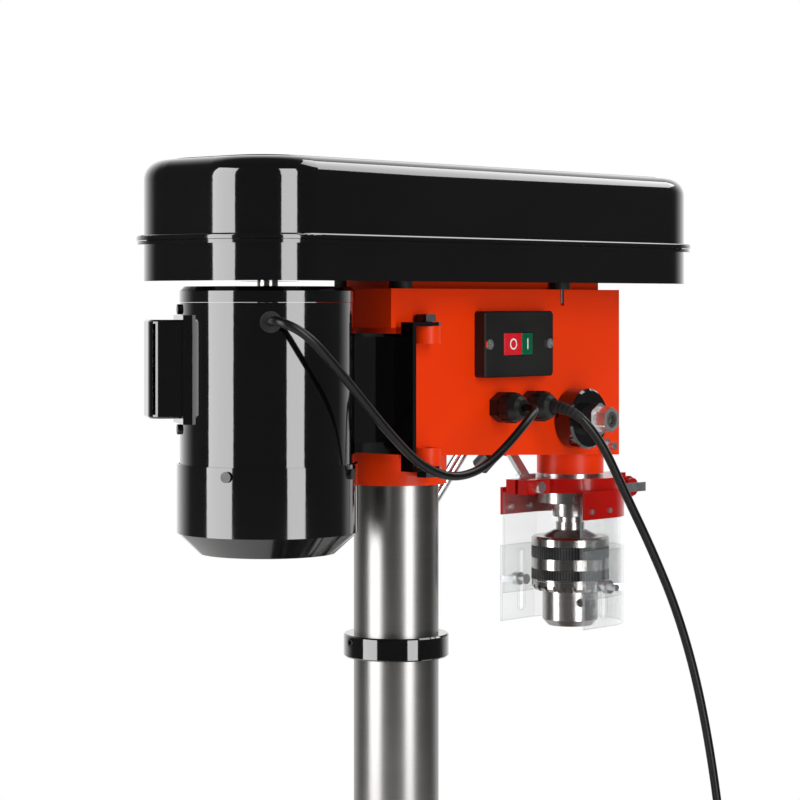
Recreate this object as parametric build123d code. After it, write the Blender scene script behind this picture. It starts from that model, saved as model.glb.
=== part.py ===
from build123d import *
from math import acos, asin, atan2, cos, degrees, pi, radians, sin, tan
import os

# Bench drill press. X points to the operator's right, Y back to the motor, Z up.
# The origin is the column's axis on the underside of the base. Millimetres throughout.

# ---- driving dimensions: stand ----
column_r = 30.0
column_wall = 3.0
head_top = 755.0
base_width = 210.0
base_front = -262.0
base_rear = 80.0
base_height = 30.0
flange_height = 68.0
flange_r = 58.0
rack_width = 14.0
rack_depth = 6.6
rack_lip = 4.0
collar_bottom = 496.0
collar_height = 16.0
collar_wall = 7.3

# ---- driving dimensions: table ----
table_top = 300.0
table_size = 184.0
table_plate = 10.0
table_rim = 8.0
tilt_drop = 60.0
bracket_height = 92.0
bracket_wall = 12.0
arm_half = 22.0
arm_face = -118.0
tilt_bolt_r = 8.0
crank_reach = 43.0

# ---- driving dimensions: head ----
spindle_y = -196.0
head_half_rear = 36.0
head_half_front = 27.0
head_rear = 44.0
head_back_plate = 25.0
head_nose = 26.0
sheet = 4.0
head_depth_rear = 117.0
head_depth_front = 126.0
socket_wall = 5.7
socket_bottom = 137.0
pad_height = 4.5
neck_wall = 5.5
neck_bottom = 139.5
hinge_x = -42.5
hinge_y = 15.0
hinge_boss_r = 10.0

# ---- driving dimensions: quill, spindle, chuck and feed ----
quill_r = 20.0
stroke = 60.0
guide_bottom = 162.0
spindle_r = 7.5
feed_module = 1.5
feed_teeth = 21
feed_depth = 96.0
feed_shaft_r = 8.0
chuck_top = 183.0
chuck_sleeve_r = 29.7
chuck_core_r = 21.25
sleeve_length = 41.2
chuck_length = 72.6
jaw_r = 4.0
cap_r = 22.4
cap_depth = 15.6
pad_rise = 1.4

# ---- driving dimensions: guard ----
guard_ring_r = 38.5
guard_ring_height = 11.0
hood_r = 41.2
hood_wall = 2.2
hood_rear = 34.0
shield_wall = 2.0

# ---- driving dimensions: belt drive ----
motor_y = 127.0
cover_half = 72.0
cover_front = 82.0
cover_rear = 74.0
cover_corner = 50.0
cover_wall = 1.6
tray_height = 26.5
lid_height = 54.0
step_radii = (28.0, 38.0, 48.0, 58.0)
step_height = 14.0
pulley_lift = 9.0
belt_step = 2

# ---- driving dimensions: motor ----
motor_r = 58.75
motor_drop = 117.0
cap_seam = 10.5
fan_cover_r = 60.75
fan_cover_height = 60.0
motor_shaft_r = 7.0
rotor_r = 28.0

# ---- clearances ----
slide_gap = 0.3
turn_gap = 0.05
seat_gap = 0.02
mesh_gap = 0.2

rack_module = 1.5
lift_teeth = 16
tooth_rise = 0.9
tooth_sink = 1.2
rack_back = column_r + slide_gap
lift_r = rack_module * lift_teeth / 2
lift_y = -(rack_back + rack_depth - tooth_rise * rack_module + lift_r + mesh_gap)
tilt_z = table_top - tilt_drop
bracket_bottom = tilt_z - 50.0
lift_z = bracket_bottom + 44.0
crank_start = column_r + bracket_wall - 5.0
table_y = spindle_y
feed_r = feed_module * feed_teeth / 2
quill_pitch = quill_r - 2.0
feed_y = spindle_y + quill_pitch + feed_r
feed_z = head_top - feed_depth
head_front = spindle_y - head_nose
tray_bottom = head_top + pad_height
tray_top = tray_bottom + tray_height
lid_top = tray_top + lid_height
pulley_bottom = tray_bottom + pulley_lift
motor_top = head_top + 1.0
motor_seam = motor_top - cap_seam
motor_skirt = head_top - motor_drop


def up(radius, low, high, x=0.0, y=0.0):
    """Upright cylinder between two heights."""
    return Pos(x, y, (low + high) / 2) * Cylinder(radius, high - low)


def pipe(outer, inner, low, high, x=0.0, y=0.0):
    """Upright tube between two heights."""
    return up(outer, low, high, x, y) - up(inner, low - 1, high + 1, x, y)


def along_x(radius, start, end, y, z):
    """Cylinder lying along X."""
    return Pos((start + end) / 2, y, z) * Rot(0, 90, 0) * Cylinder(radius, end - start)


def along_y(radius, start, end, x, z):
    """Cylinder lying along Y."""
    return Pos(x, (start + end) / 2, z) * Rot(90, 0, 0) * Cylinder(radius, end - start)


def block(x0, x1, y0, y1, z0, z1):
    """Box between two corners."""
    return Pos((x0 + x1) / 2, (y0 + y1) / 2, (z0 + z1) / 2) * Box(x1 - x0, y1 - y0, z1 - z0)


def turned(profile, x=0.0, y=0.0):
    """Body of revolution about an upright axis, from (radius, height) corners."""
    return Pos(x, y, 0) * revolve(Plane.XZ * Polygon(*profile, align=None), Axis.Z)


def side_prism(outline, x0, x1):
    """Outline in Y and Z carried along X."""
    return Pos(x0, 0, 0) * extrude(Plane.YZ * Polygon(*outline, align=None), x1 - x0, dir=(1, 0, 0))


def plan_prism(outline, z0, z1):
    """Outline in X and Y carried upward."""
    return Pos(0, 0, z0) * extrude(Polygon(*outline, align=None), z1 - z0, dir=(0, 0, 1))


def hexagon(across, length):
    """Hexagon bar standing on the XY plane."""
    return extrude(RegularPolygon(across / 2, 6, major_radius=False), length)


def lying_x(shape, x, y, z, outward=1):
    """Shape built along +Z, laid along +X or -X from a point."""
    return Pos(x, y, z) * Rot(0, 90 * outward, 0) * shape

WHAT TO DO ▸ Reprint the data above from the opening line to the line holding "crank_reach = 43.0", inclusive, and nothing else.

RESPONSE TO THE EXERCISE ▸
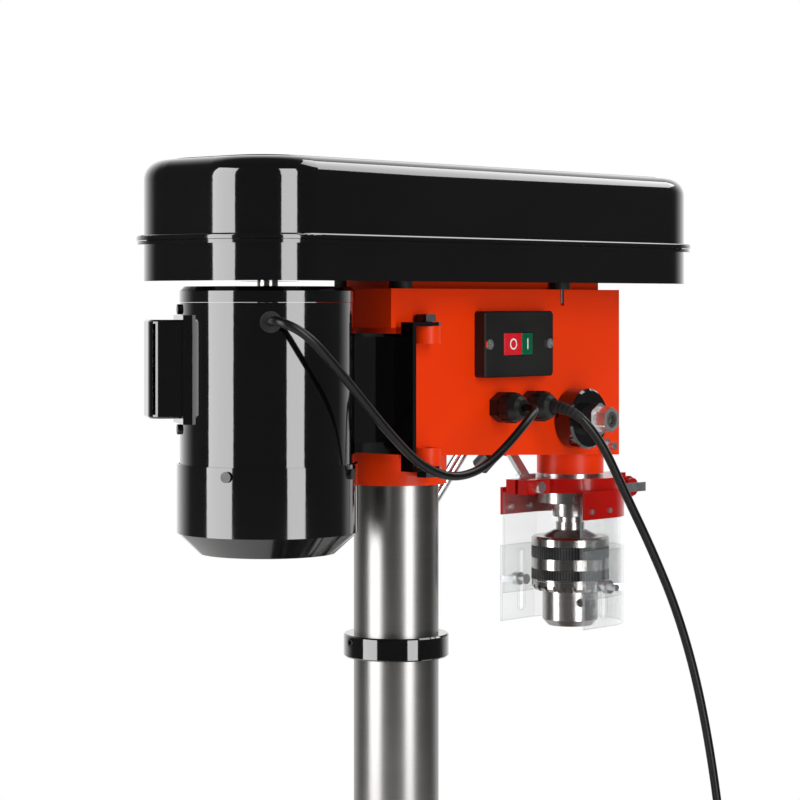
Recreate this object as parametric build123d code. After it, write the Blender scene script behind this picture. It starts from that model, saved as model.glb.
=== part.py ===
from build123d import *
from math import acos, asin, atan2, cos, degrees, pi, radians, sin, tan
import os

# Bench drill press. X points to the operator's right, Y back to the motor, Z up.
# The origin is the column's axis on the underside of the base. Millimetres throughout.

# ---- driving dimensions: stand ----
column_r = 30.0
column_wall = 3.0
head_top = 755.0
base_width = 210.0
base_front = -262.0
base_rear = 80.0
base_height = 30.0
flange_height = 68.0
flange_r = 58.0
rack_width = 14.0
rack_depth = 6.6
rack_lip = 4.0
collar_bottom = 496.0
collar_height = 16.0
collar_wall = 7.3

# ---- driving dimensions: table ----
table_top = 300.0
table_size = 184.0
table_plate = 10.0
table_rim = 8.0
tilt_drop = 60.0
bracket_height = 92.0
bracket_wall = 12.0
arm_half = 22.0
arm_face = -118.0
tilt_bolt_r = 8.0
crank_reach = 43.0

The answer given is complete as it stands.